Walking: 12-17 kms. Elev gain: +/-700 m.
We have a casual day today exploring some of the easy short walks along the Icefields Parkway in Banff and Jasper National Parks. The highlight walk will be to Parker Ridge with expansive views of the Saskatchewan Glacier. The parkway also has some of the trip's best opportunities for spotting wildlife such as bears, bighorn sheep, and mountain goats.
Walking: 5 kms. Elev gain: +/-250 m.
Today, we'll hop back over the provincial border some great hiking in Kootenay National Park, BC - just west of Banff National Park. Our route today is the Stanley Glacier Trail which takes us quickly into a hanging valley and through the remnants of two forest fires, one occurring in 1968 and the other more recently in 2003. It is aptly known as the 'Fire and Ice' trail because, once we are through the burnt forest, we suddenly see looming above us Stanley Glacier. The trail continues for some time and finally ends at an alpine plateau just a few hundred metres below the hanging ice. Returning to Alberta this evening to stay overnight in Canmore (2 nights).

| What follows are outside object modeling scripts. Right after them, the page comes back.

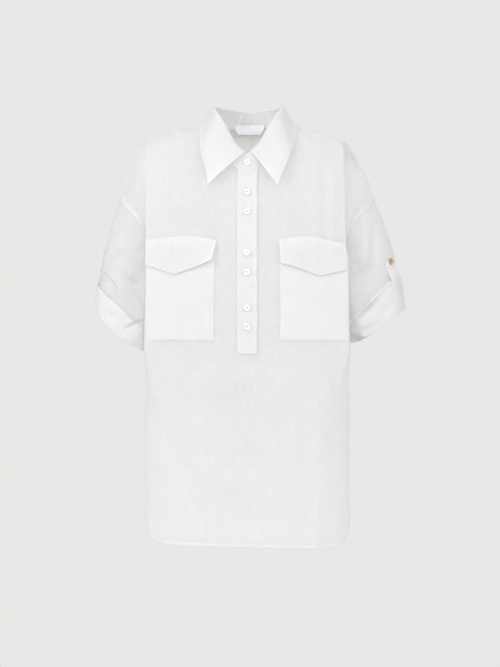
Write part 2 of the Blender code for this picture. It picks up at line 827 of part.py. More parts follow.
def leaf_edge(side, degrees):
    cut = LEAF_EDGE[side]
    places = [float(through(cut["degrees"] / MM, cut[axis], degrees)) for axis in ("x", "y", "height")]
    return Vector(places)


def make_collar_leaf(double):
    """The collar leaf, which turns over the top of the stand and lies on the shoulders."""
    strip = []
    first, last = -LEAF_EDGE[-1]["degrees"][0] / MM, LEAF_EDGE[1]["degrees"][0] / MM - 360
    for step in range(LEAF_STEPS + 1):
        degrees = first + (last - first) * step / LEAF_STEPS
        around = abs((degrees + 180) % 360 - 180)
        side = -1 if -180 <= degrees else 1
        top, edge = stand_top(degrees), leaf_edge(side, around)
        outwards = Vector((top.x - STAND_SHIFT, top.y, 0)).normalized()
        along_top = stand_top(degrees - 1) - stand_top(degrees + 1)
        up = along_top.cross(outwards).normalized()
        up = up if up.z > 0 else -up
        line = [top + outwards * (out * MM) + up * (rise * MM) for out, rise in LEAF_ROLL]
        over = line[-1]
        stand_off = (outwards + Vector((0, 0, LEAF_LEAN))).normalized()
        for share in LEAF_ACROSS:
            bulge = LEAF_BULGE[side] * math.sin(math.pi * share)
            line.append(over + (edge - over) * share + stand_off * bulge)
        strip.append(line)
    cloth_piece("collar_leaf", strip, from_neck, double)


def make_button(name, centre, facing, shell):
    """A turned button with a rim and a dished middle."""
    radius = BUTTON_RADIUS
    profile = [
        (0.0, 1.5 * MM),
        (0.5 * radius, 1.5 * MM),
        (0.72 * radius, 2.3 * MM),
        (0.93 * radius, 2.1 * MM),
        (radius, 1.2 * MM),
        (0.86 * radius, 0.2 * MM),
        (0.5 * radius, 0.0),
        (0.0, 0.0),
    ]
    mesh = bpy.data.meshes.new(name)
    mesh.from_pydata([(x, 0, z) for x, z in profile], [(i, i + 1) for i in range(len(profile) - 1)], [])
    obj = bpy.data.objects.new(name, mesh)
    mesh.materials.append(shell)
    collection.objects.link(obj)
    turned = obj.modifiers.new("turned", "SCREW")
    turned.steps = turned.render_steps = BUTTON_STEPS
    turned.use_merge_vertices = True
    turned.merge_threshold = 0.01 * MM
    turned.use_smooth_shade = True
    obj.rotation_euler = facing.to_track_quat("Z", "Y").to_euler()
    obj.location = centre
    return obj


def make_front_buttons(shell):
    top = stand_foot(0).lerp(stand_top(0), 0.55)
    facing = Vector((0, -1, 0.1)).normalized()
    centre = Vector((0.4 * MM, top.y, COLLAR_BUTTON_HEIGHT)) + facing * (STAND_LAP + 1.7 * MM)
    make_button("button_1", centre, facing, shell)
    for index, height in enumerate(BUTTON_HEIGHTS):
        seat = on_front(0, height * MM, LAYER + 0.4 * MM + 0.9 * MM)
        facing = (seat - on_front(0, height * MM, 0)).normalized()
        make_button(f"button_{index + 2}", seat, facing, shell)


def tab_stations(side):
    """Down the tab's middle: the share of the sleeve's length, and how far the tab lies off its surface."""
    length = sleeve_length(side, TAB_ANGLE[side])
    top_share = TAB_BUTTON_SHARE[side] - TAB_TIP / length
    inside = -(CLOTH + LAYER + 1.2 * MM)
    round_edge = TURN_UP_CLEARANCE + LAYER + 2.4 * MM
    stations = [(share, inside) for share in np.linspace(1 - TAB_INSIDE / length, 0.985, 5)]
    stations += [(1 + 5.4 * MM / length, -2.4 * MM), (1 + 7.6 * MM / length, 1.4 * MM)]
    stations += [(1 + 5.0 * MM / length, round_edge - 0.6 * MM)]
    for share in np.linspace(0.97, top_share, 10):
        past = smooth_step((1 - TURN_UP / length - share) * length / (25 * MM) + 0.2)
        stations.append((share, round_edge + 0.4 * MM - (round_edge - 2.2 * MM) * past))
    return stations


def tab_point(side, place, share, lift):
    """A point of the tab, with its place across from -1 to 1."""
    degrees = TAB_ANGLE[side] + place * TAB_DEGREES
    inside = min(share, 1.0)
    beyond = sleeve_point(side, degrees, 1.0) - sleeve_point(side, degrees, 0.9)
    past_end = beyond.normalized() * max(share - 1.0, 0.0) * sleeve_length(side, TAB_ANGLE[side])
    return sleeve_point(side, degrees, inside) + past_end + sleeve_normal(side, degrees, inside) * lift


def make_tab(name, side, double):
    """A sleeve tab: from inside the sleeve, down round the turn-up and up outside to its pointed end."""
    stations = tab_stations(side)
    places = (-1, -0.5, 0, 0.5, 1)
    strip = [[tab_point(side, place, *station) for place in places] for station in stations[:-1]]
    share, lift = stations[-1]
    length = sleeve_length(side, TAB_ANGLE[side])
    tip = [(TAB_TIP_WIDTH * place, share + cut * MM / length) for place, cut in zip(places, TAB_TIP_CUTS)]
    strip.append([tab_point(side, *station, lift) for station in tip])
    centre = sleeve_point(side, TAB_ANGLE[side], 0.85)
    outwards = sleeve_normal(side, TAB_ANGLE[side], 0.85)

    def away(point):
        return outwards if (point - centre).dot(outwards) > 0 else -outwards

    cloth_piece(name, strip, away, double)


def make_tabs_and_buttons(double, shell):
    for side, hand in ((-1, "right"), (1, "left")):
        make_tab("tab_" + hand, side, double)
        share = TAB_BUTTON_SHARE[side]
        facing = sleeve_normal(side, TAB_ANGLE[side], share)
        make_button("tab_button_" + hand, tab_point(side, 0, share, TAB_BUTTON_LIFT), facing, shell)


def make_labels(satin):
    """A plain folded neck label and the plain size label beside it, sewn at the neck seam inside the back."""
    thickness = 0.9 * MM
    clear = STAND_THICK + SEAM_GAP + thickness + 0.5 * MM
    for name, left, right, up, down, mitre in (
        ("neck_label", -25, 33, 7, -10, 8),
        ("size_label", 37, 44, 6, -9, 0),
    ):
        rows = []
        for height, narrow in ((up, 0.0), (0, 0.5), (down, 1.0)):
            line = []
            for column in range(7):
                x = (left + mitre * narrow + (right - left - 2 * mitre * narrow) * column / 6) * MM
                degrees = 180 - math.degrees(math.asin(x / NECK_HALF))
                foot, top = stand_foot(degrees), stand_top(degrees)
                outwards = Vector((foot.x, foot.y, 0)).normalized()
                lean = (top - foot) * max(height, 0) * MM / (top.z - foot.z)
                fall = Vector((0, 0, min(height, 0) * MM))
                line.append(foot + lean + fall - outwards * clear)
            rows.append(line)
        cloth_piece(name, rows, forwards, satin, thickness)


for old in list(bpy.data.objects):
    bpy.data.objects.remove(old)
collection = bpy.data.collections.new("popover_shirt")
bpy.context.scene.collection.children.link(collection)

single_linen = finish("linen", LINEN, 0.85)
double_linen = finish("linen_double", LINEN_DOUBLE, 0.82)
shell_white = finish("shell_button", SHELL_WHITE, 0.25)
satin_white = finish("label_satin", SATIN_WHITE, 0.4)

make_body_and_sleeves(single_linen)
make_placket(double_linen)
for pocket_side, hand_name in ((-1, "right"), (1, "left")):
    make_pocket("pocket_" + hand_name, pocket_side, double_linen)
    make_flap("flap_" + hand_name, pocket_side, double_linen)
make_collar_stand(double_linen)
make_collar_leaf(double_linen)
make_front_buttons(shell_white)
make_tabs_and_buttons(double_linen, shell_white)
make_labels(satin_white)
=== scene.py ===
"""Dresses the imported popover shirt: fine linen shells, seams, stitches, pearl buttons and labels.

Metres, +Z up. The front faces -Y and the wearer's left arm is at +X.
Side -1 is the wearer's right and side 1 the left. Face -1 is the front and face 1 the back.
"""

import functools
import math

import bmesh
import bpy
import numpy as np
from mathutils import Matrix, Vector


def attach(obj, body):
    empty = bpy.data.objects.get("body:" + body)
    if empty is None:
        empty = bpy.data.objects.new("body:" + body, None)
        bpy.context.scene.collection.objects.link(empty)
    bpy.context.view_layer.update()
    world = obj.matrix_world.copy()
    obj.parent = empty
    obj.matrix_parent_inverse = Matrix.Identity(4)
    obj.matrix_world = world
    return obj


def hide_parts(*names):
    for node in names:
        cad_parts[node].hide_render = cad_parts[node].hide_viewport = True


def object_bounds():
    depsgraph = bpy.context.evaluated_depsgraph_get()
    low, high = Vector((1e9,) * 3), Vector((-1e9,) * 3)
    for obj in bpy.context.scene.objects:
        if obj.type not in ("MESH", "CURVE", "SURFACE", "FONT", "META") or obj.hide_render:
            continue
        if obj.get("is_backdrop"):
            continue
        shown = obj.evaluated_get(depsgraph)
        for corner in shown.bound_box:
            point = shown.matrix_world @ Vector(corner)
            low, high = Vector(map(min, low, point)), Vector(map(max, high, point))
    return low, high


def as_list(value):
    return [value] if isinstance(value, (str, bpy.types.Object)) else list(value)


bl_info = {
    "name": "Linen popover shirt",
    "version": (1, 0, 0),
    "blender": (4, 5, 0),
    "location": "3D View > Sidebar > Shirt",
    "description": "Makes the cloth, seams, buttons and labels of a linen popover shirt, and its stage",
    "category": "Object",
}

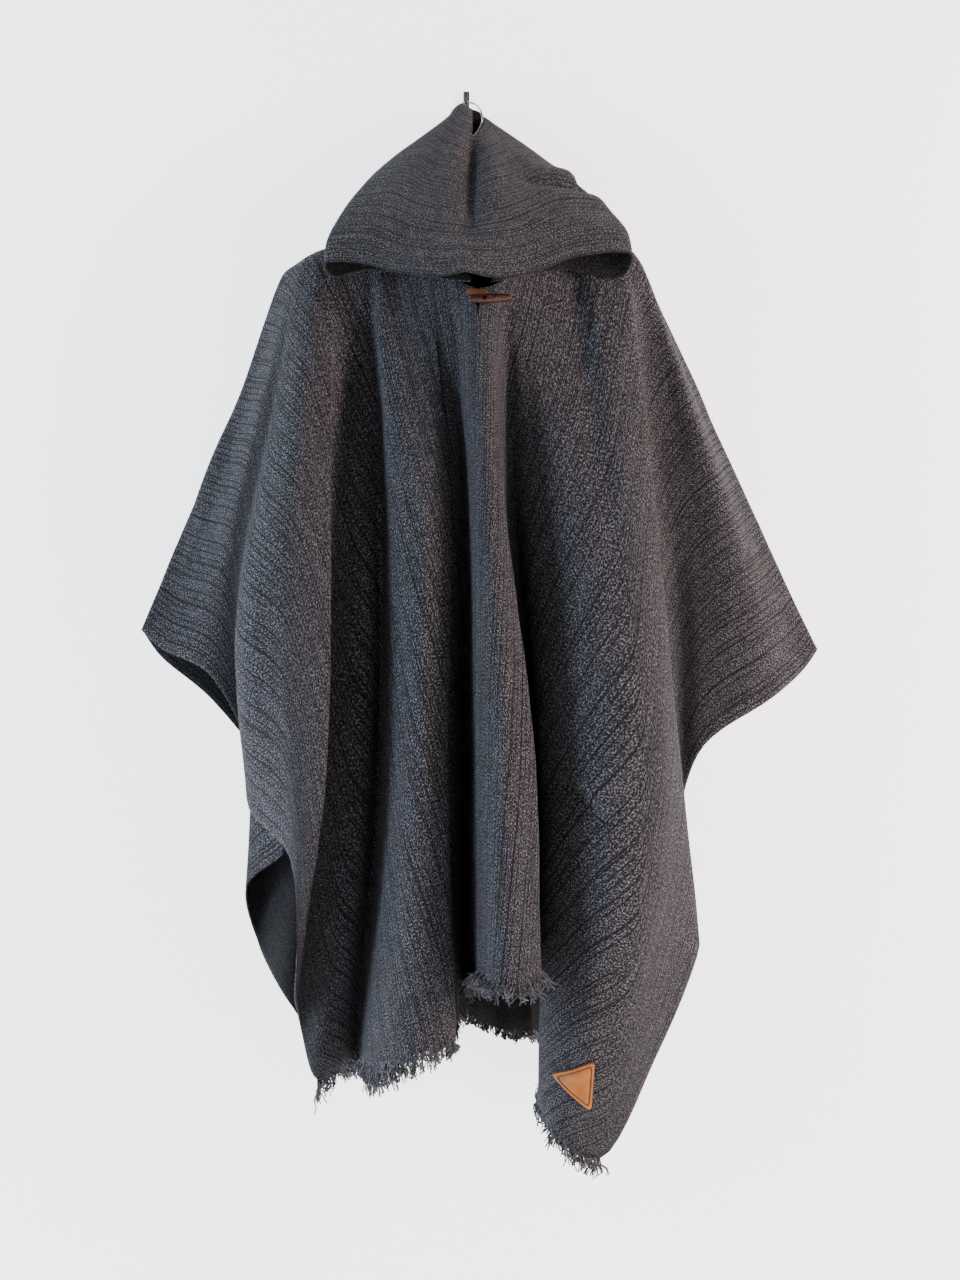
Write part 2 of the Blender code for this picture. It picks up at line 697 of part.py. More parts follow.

Walking: 12 kms. Elev gain: +/-400 m.
Our final day of hiking in the Rockies brings us to the eastern edge of the Rockies for a great view of the prairies and the city of Calgary, 60 kms to the east. We'll choose either the Heart Mountain Loop or walk up to the Yamnuska Ridge. We can now truly say that we have seen all of the mountain chains in Western Canada, from the Pacific Ocean to the Prairies. After our hike, we will enjoy a farewell dinner together in Canmore.
Walking: 11 kms. Elev gain: +/-1000 m.
Our trip concludes with a transfer to Calgary, which will depart after breakfast. Should you plan on staying longer or don't want to leave in the morning, there are scheduled airporter shuttles that leave every few hours from Canmore (approx $60 per person).